There are many other matters of interest connected with the Far East of which the general public in England are unaware, and which might be urged as an excuse for adding yet another to the by no means inconsiderable number of books already in existence upon the Far East. How many people are aware, for instance, that Hong Kong is the first shipping port in the world,[9] or that in Peking there are eight postal deliveries daily? Nor is a lack of exact knowledge concerning the men and manners of the Far East peculiar to the general public. A pathetic display of ignorance on the part of his Majesty's Government in London is generally to be expected whenever Parliament is so ill advised as to meddle with Far Eastern affairs. Take, for example, the following question and answer between a private member of the House of Commons and a member of the Government, on June 25, 1906:—

"Sir H. Cotton asked whether the words 'Tremblingly obey' were only used in China in prohibitive proclamations, and not in proclamations purporting to make concessions?"

Mr Churchill—"The honourable member speaks with immense and exceptional authority on these questions, and I think that it is quite possible that what he says is correct. Speaking for myself, I should say that no commands should be addressed to law-abiding citizens which they cannot obey without trepidation."

The solemn spectacle of a member of Parliament speaking with "immense and exceptional authority on these questions" inviting a member of the British Government to enter into a serious discussion as to the merits or demerits of a formal phrase commonly attached to official proclamations in China, would be distinctly humorous if it was not so pathetic. What was merely pathetic became deplorable when it was asserted in the House of Commons a few days later that, as a result of the above discussion, the Secretary of State for the Colonies had given instructions for the issue of an amended proclamation for the benefit of the Chinese coolies in South Africa, in which "all minatory and hortatory sentences would be omitted"! Displays of this kind do not tend to heighten the respect in which Governments whose responsibilities are world-wide are, or ought to be, held.

This, however, is a digression, though it serves to show the extent of the ignorance concerning the Far East of those who ought to know better.

To sum up. The twentieth century has lifted the curtain on a Far East presenting for solution problems of unparalleled magnitude and of incalculable importance to Europe and America. Two nations are engaged in rough-hewing the destiny of Asia. Japan, a conquering and colonising nation, is engaged in a grim endeavour to become an industrial and commercial Power: China, the home of a peace-loving, trading people, is groping blindly after proficiency in arms. If the Japanese are successful in cultivating in the fighting classes a love and aptitude for commerce, without at the same time impairing their fighting qualities, then it may be predicted that, despite the comparative poverty of their natural resources, they will become a great people; but it is worth remembering that up to the present time the history of the world can provide no example of an Eastern race which has found it possible to cultivate in the same class both the love of commerce and the love of fighting. As far as the Chinese are concerned, it will probably prove sufficient for their purpose if they are successful in organising a fighting machine sufficiently powerful, in reputation and in fact, to make it unworth the while of other nations to attack them.
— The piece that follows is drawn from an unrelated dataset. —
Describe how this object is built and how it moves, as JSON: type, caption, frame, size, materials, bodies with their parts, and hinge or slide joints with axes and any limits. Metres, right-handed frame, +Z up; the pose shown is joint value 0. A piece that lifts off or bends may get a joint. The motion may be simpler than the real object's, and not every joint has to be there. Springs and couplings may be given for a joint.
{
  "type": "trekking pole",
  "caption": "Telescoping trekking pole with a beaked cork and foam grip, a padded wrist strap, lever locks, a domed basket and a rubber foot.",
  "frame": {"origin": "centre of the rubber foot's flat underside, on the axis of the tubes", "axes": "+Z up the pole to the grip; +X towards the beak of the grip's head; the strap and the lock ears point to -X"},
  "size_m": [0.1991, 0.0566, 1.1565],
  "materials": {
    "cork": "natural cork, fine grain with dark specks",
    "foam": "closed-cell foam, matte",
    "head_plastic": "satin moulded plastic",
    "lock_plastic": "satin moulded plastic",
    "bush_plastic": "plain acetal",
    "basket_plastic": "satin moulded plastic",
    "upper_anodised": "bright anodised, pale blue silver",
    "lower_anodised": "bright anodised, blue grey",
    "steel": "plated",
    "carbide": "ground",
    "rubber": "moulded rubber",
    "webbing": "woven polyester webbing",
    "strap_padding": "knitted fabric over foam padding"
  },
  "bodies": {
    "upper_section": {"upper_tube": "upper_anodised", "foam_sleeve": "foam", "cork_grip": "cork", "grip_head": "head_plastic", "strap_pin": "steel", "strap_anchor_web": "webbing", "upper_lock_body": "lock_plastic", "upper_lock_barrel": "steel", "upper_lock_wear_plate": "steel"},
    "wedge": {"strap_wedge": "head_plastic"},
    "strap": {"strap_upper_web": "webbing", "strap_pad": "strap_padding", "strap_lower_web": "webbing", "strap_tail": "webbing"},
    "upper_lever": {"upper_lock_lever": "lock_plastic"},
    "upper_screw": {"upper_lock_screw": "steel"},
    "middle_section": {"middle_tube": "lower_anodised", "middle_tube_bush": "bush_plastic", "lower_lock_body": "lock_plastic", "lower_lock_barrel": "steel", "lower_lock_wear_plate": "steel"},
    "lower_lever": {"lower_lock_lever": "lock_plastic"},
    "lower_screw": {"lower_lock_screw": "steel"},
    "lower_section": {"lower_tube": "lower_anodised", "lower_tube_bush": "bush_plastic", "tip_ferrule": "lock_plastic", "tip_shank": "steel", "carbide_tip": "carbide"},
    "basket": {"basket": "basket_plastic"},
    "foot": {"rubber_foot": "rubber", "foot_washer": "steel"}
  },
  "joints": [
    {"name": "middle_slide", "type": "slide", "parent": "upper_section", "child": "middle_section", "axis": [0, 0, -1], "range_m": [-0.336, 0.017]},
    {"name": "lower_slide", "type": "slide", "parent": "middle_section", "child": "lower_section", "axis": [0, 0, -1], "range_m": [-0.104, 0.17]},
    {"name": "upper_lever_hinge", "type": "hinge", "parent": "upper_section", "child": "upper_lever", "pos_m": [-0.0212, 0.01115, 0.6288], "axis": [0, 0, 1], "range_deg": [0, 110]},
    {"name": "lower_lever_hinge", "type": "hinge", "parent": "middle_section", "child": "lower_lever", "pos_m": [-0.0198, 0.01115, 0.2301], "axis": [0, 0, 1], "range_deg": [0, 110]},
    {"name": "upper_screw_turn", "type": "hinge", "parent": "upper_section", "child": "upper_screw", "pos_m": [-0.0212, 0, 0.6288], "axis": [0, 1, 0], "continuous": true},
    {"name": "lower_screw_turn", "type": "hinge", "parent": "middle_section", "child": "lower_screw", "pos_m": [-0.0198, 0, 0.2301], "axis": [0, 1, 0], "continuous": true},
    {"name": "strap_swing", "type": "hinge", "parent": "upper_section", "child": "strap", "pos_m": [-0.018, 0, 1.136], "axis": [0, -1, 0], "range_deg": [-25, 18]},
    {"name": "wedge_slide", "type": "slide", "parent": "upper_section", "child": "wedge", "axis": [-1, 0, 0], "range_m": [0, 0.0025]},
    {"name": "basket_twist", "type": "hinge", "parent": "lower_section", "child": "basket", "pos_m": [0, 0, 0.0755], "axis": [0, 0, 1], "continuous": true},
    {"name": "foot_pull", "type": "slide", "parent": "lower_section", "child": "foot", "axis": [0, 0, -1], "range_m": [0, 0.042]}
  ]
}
With the advent of the present century the partition of China among the Powers has passed from the realm of practical politics, and formal record of her policy of preserving the integrity of the Chinese Empire has been registered by Great Britain in her latest treaty of alliance with Japan. The scheme for the reorganisation of the Chinese army, which has been described by European military experts as being, as far as its paper provisions are concerned, above criticism, provides for an army of 36 divisions of 12,000 men each (432,000 men) by the year 1917. There are at the present time at least 100,000 troops drilled and equipped on modern lines, and though their fighting efficiency is impaired by the fact that they are armed with divers patterns of rifles—Japanese, Mauser, and Marmlicher—and Japanese, Krupp, and Kreusot guns, and that some at least of the necessary accessories of war exist on paper only,[10] yet even now they present a sufficiently formidable force to prevent any one from lightly taking np arms against them. I do not believe in the existence of a Chinese army for purposes other than those of securing the nation against undue interference with its internal affairs at the hands of foreign Powers.
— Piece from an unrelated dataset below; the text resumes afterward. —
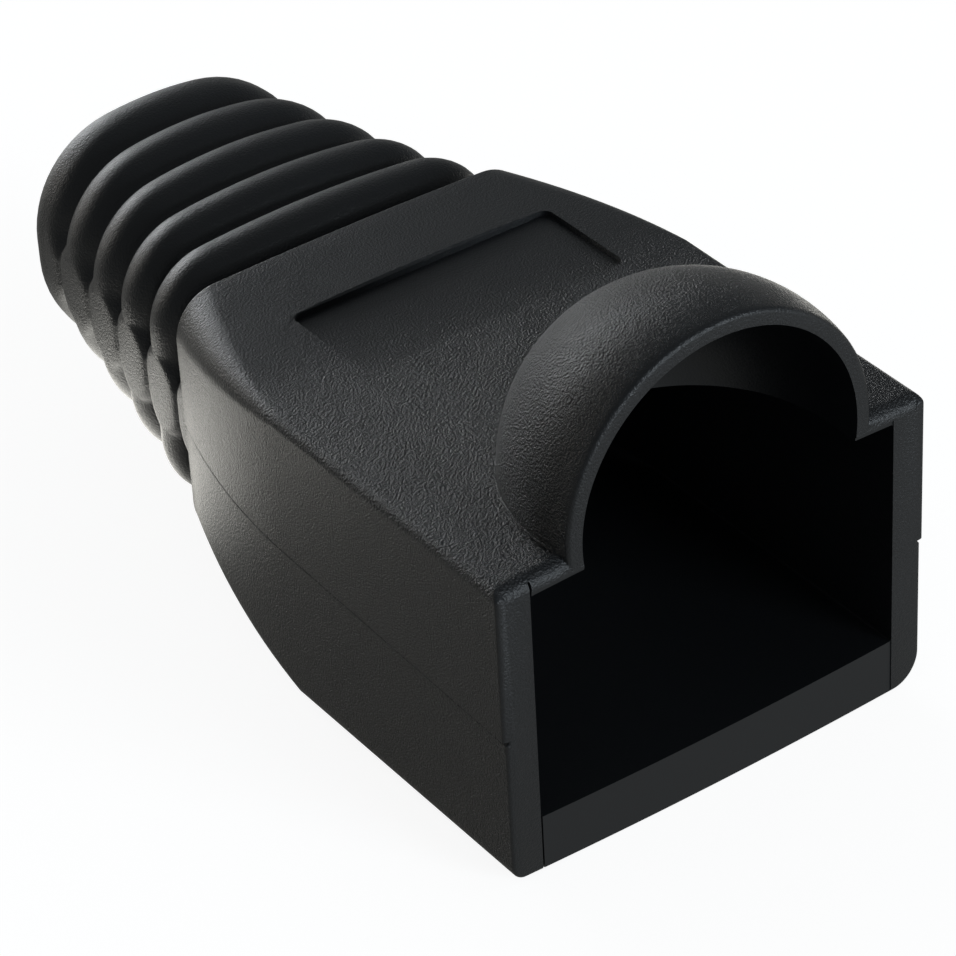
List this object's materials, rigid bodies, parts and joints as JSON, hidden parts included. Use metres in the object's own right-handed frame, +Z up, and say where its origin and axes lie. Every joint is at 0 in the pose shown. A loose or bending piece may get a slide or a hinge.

The questions discussed in the following chapters are consequently those of the development of China under the new conditions which recent years have brought, and especially the construction of railways, since this is at the present time the chief instrument which is being employed in opening up the country; of the prospects of future trade between China and Great Britain, with special reference to the provinces of Western China; of the settlement of frontier problems arising out of the juxtaposition of China with British Burma; of the politico-moral problem arising out of the opium traffic; and finally, of the future of Japan as a Great Power in the Orient. Let me, however, before entering upon the more serious discussion of such matters, invite the reader to accompany me upon a journey across the heart of the Chinese Empire.

  1. The Autocrat of the Breakfast Table (O. W. Holmes).
  2. The figures are taken from the Thirty-third Annual Report of the Minister of State for Education.
  3. Lafcadio Hearn.
  4. Japan by the Japanese.
  5. 5.0 5.1 Exclusive of Formosa and the Pescadores.
  6. Professor Inazo Nitobe.
  7. The Analects of Confucius.
  8. In 1898 the foreign trade of China amounted to £53,180,000, and that of Japan to £47,914,000. The figures for the year 1907 were—China £112,686,000, and Japan £94,619,022. It is interesting to observe that in the ten years the foreign trade of each country has approximately doubled.
  9. The order of the chief shipping ports of the world varies from year to year. Hong Kong headed the list in 1905 with entrances and clearances aggregating 21,843,131 tons, and was fourth in 1896 with 19,833,666 tons, Antwerp heading the list on this occasion with an aggregate of 21,676,118 tons.
  10. At the much boomed manoeuvres of 1905, for instance, an inquisitive visitor found the dressing-station useless owing to the fact that it possessed no bandages.